First, an easy one, since Suzanne Collins has already announced her intention to do this. 2020 will see the publication of the first addition to the Hunger Games series in a decade. It will take the form of a prequel.
Second, in Hong Kong, by contrast, there will be sequels—not to the series but to the protests of 2019. This seems a safe bet because the sense that a final stand is underway has not yet dissipated. The final weeks of the last year saw everything from a peaceful march by more than half a million people, which one of us was on the scene to witness, to new acts of vandalism that damaged buildings and renewed police violence.

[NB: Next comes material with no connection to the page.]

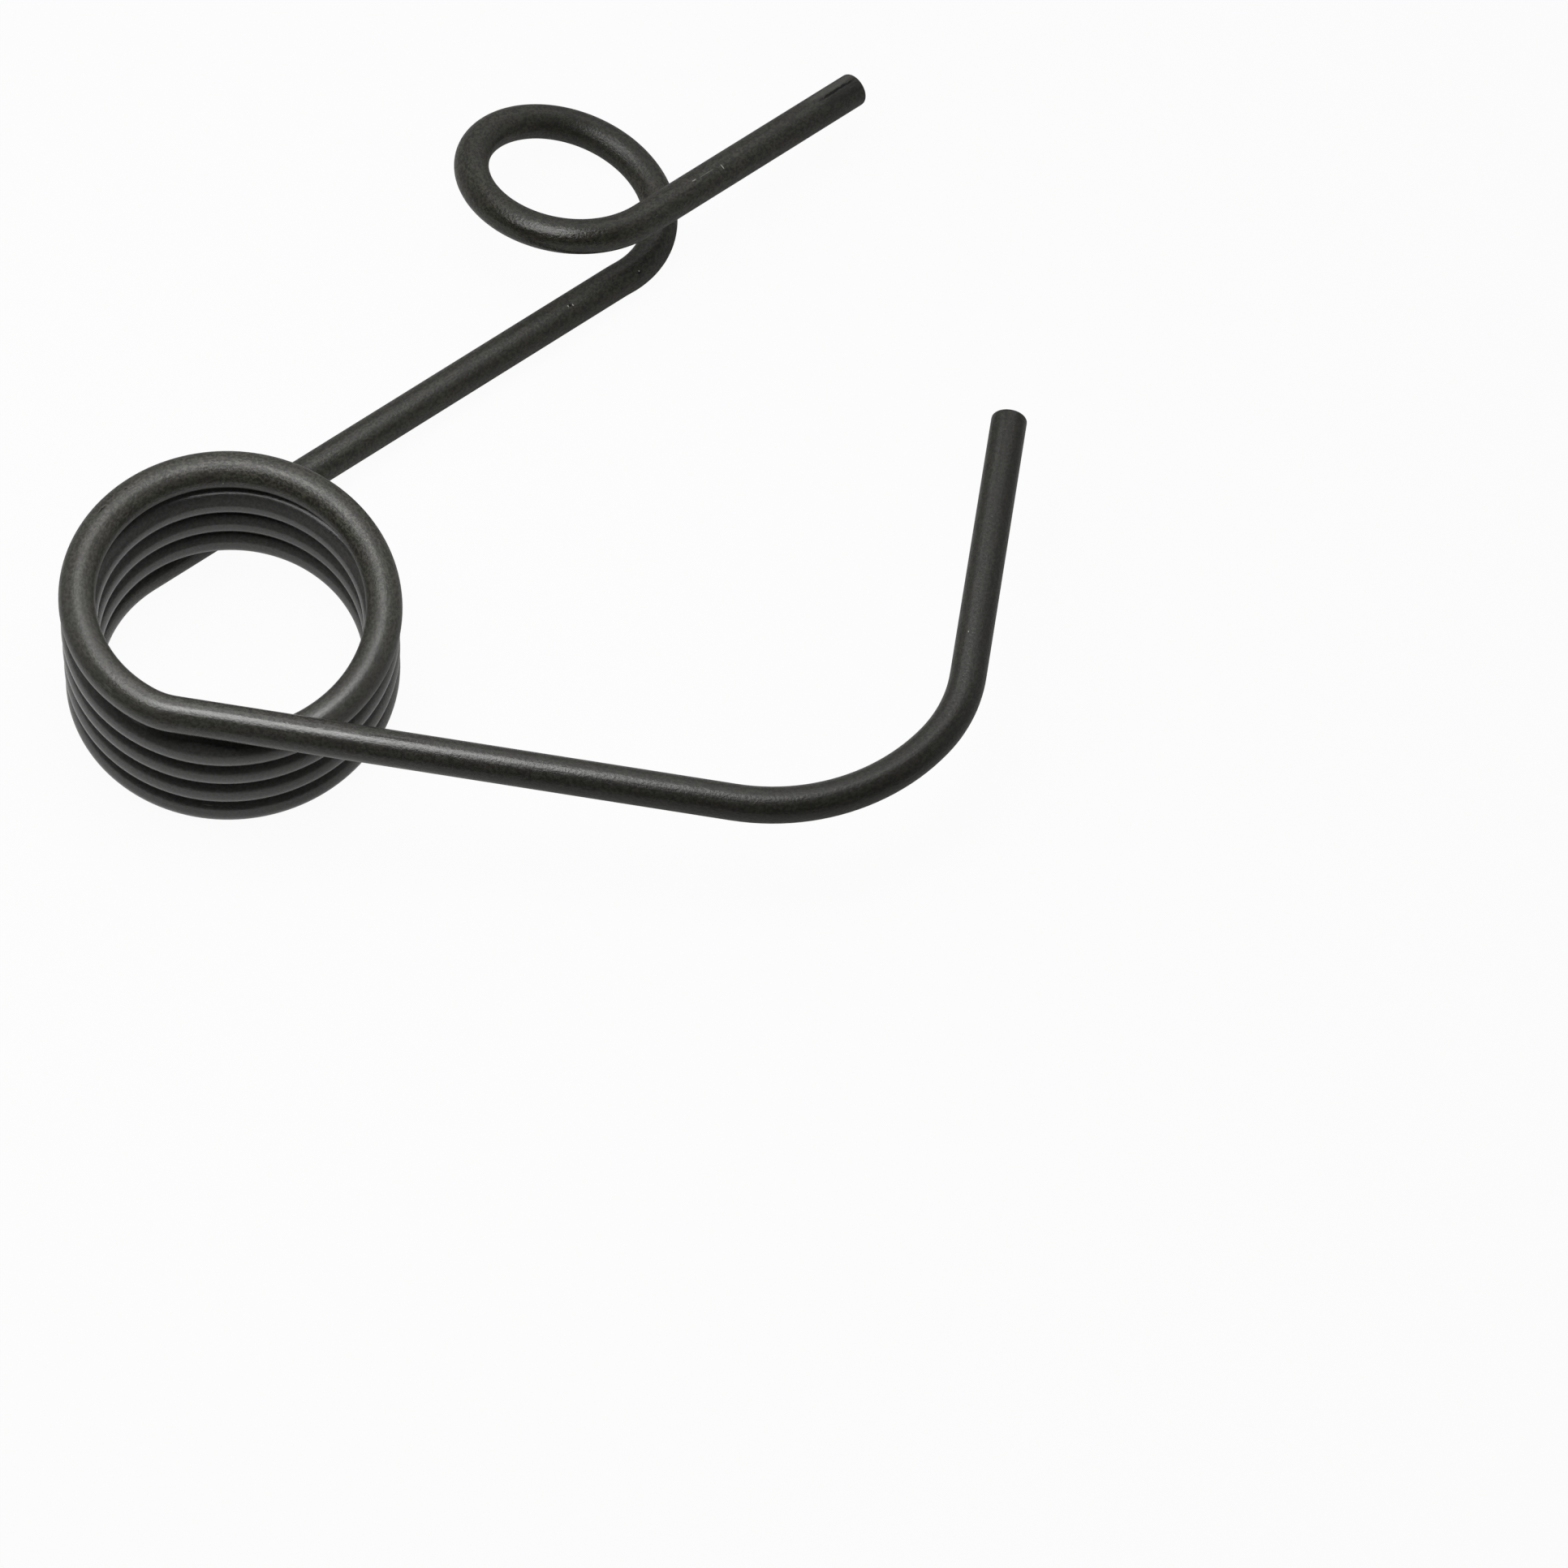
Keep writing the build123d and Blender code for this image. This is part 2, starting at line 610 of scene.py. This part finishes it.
    def gloss(self, desk: NodeDesk, masks: WireMasks) -> Socket:
        """Work out the roughness, which grain and drawing lines vary about its stops.

        Args:
            desk: where the nodes go.
            masks: the finish's masks.

        Returns:
            The roughness's socket.
        """
        base = self.along_wire(desk, masks.share, self.roughness)
        base = desk.maths("ADD", base, -self.grain_spread / 2)
        rough = desk.maths("MULTIPLY_ADD", masks.grain, self.grain_spread, base)
        lines = desk.maths("SUBTRACT", masks.streak, 0.5)
        lines = desk.maths("MULTIPLY", lines, self.streak_spread)
        rough = desk.maths("ADD", rough, desk.maths("MULTIPLY", lines, masks.coarse))
        rough = desk.maths("MULTIPLY_ADD", masks.darker, self.dark_roughness, rough)
        dull = desk.ramp(masks.hollow, self.pit_span, (0.0, self.pit_roughness))
        return desk.maths("ADD", rough, dull)

    def relief(self, desk: NodeDesk, masks: WireMasks) -> Socket:
        """Raise the grain and the drawing lines a little, and sink the pits.

        Args:
            desk: where the nodes go.
            masks: the finish's masks.

        Returns:
            The normal's socket.
        """
        height = desk.maths("MULTIPLY_ADD", masks.streak, self.streak_relief, masks.grain)
        height = desk.maths("MULTIPLY", height, masks.coarse)
        height = desk.maths("MULTIPLY_ADD", masks.hollow, self.pit_relief, height)
        bump = desk.add("ShaderNodeBump")
        bump.inputs["Strength"].default_value = self.bump_strength
        bump.inputs["Distance"].default_value = self.bump_height * MM
        desk.join(height, bump.inputs["Height"])
        return bump.outputs["Normal"]

    def material(self) -> bpy.types.Material:
        """Build the finish from nodes on the wire's own coordinate.

        Returns:
            The material.
        """
        material = bpy.data.materials.new("black_wire")
        material.use_nodes = True
        material.node_tree.nodes.clear()
        desk = NodeDesk(material.node_tree)
        wire = desk.add("ShaderNodeAttribute", attribute_name="wire_coord").outputs["Vector"]
        masks = self.masks(desk, wire)
        shader = desk.add("ShaderNodeBsdfPrincipled")
        shader.inputs["Specular IOR Level"].default_value = self.specular
        desk.join(self.colour(desk, wire, masks), shader.inputs["Base Color"])
        desk.join(self.gloss(desk, masks), shader.inputs["Roughness"])
        desk.join(self.relief(desk, masks), shader.inputs["Normal"])
        desk.join(shader.outputs[0], desk.add("ShaderNodeOutputMaterial").inputs["Surface"])
        return material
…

The first sequels have already taken place, as there have been several January protests.
Third, while there are many reasons to view the current situation across the mainland through different sorts of dystopian lenses, and while both activists and independent-minded artists are finding less and less room to maneuver there, in Hong Kong, Hunger Games analogies aside, things will not be as bleak. There will still be at least momentary flashes of hopefulness among activists and artists, even forays into utopian creativity.
One reason we make this last prediction is that when police and thugs tear down Lennon Walls, people rebuild them almost instantly. Another is that on Christmas Day, there was another clear indication that the “Imagine” spirit lives on in Hong Kong.
Here is what happened on the 25th of December. Local artist Sampson Wong and his “Add Oil Team”—known for daring, playful, and often optimistic light projections—created a work that paid homage to the billboards that John Lennon and Yoko Ono had put up around Christmastime exactly 50 years earlier in a dozen cities around the world, Hong Kong among them. “War is Over! If you want it. Happy Christmas from John and Yoko,” was the wording on those billboards half a century ago. Wong and his colleagues, choosing as a fitting canvas the now blank concrete wall in the heart of Hong Kong Island that in 2014 was turned into the city’s first Lennon Wall, projected this variation on Christmas Day: “TYRANNY IS OVER! If You Want It. Happy 2019 from Add Oil Team, Hong Kong.”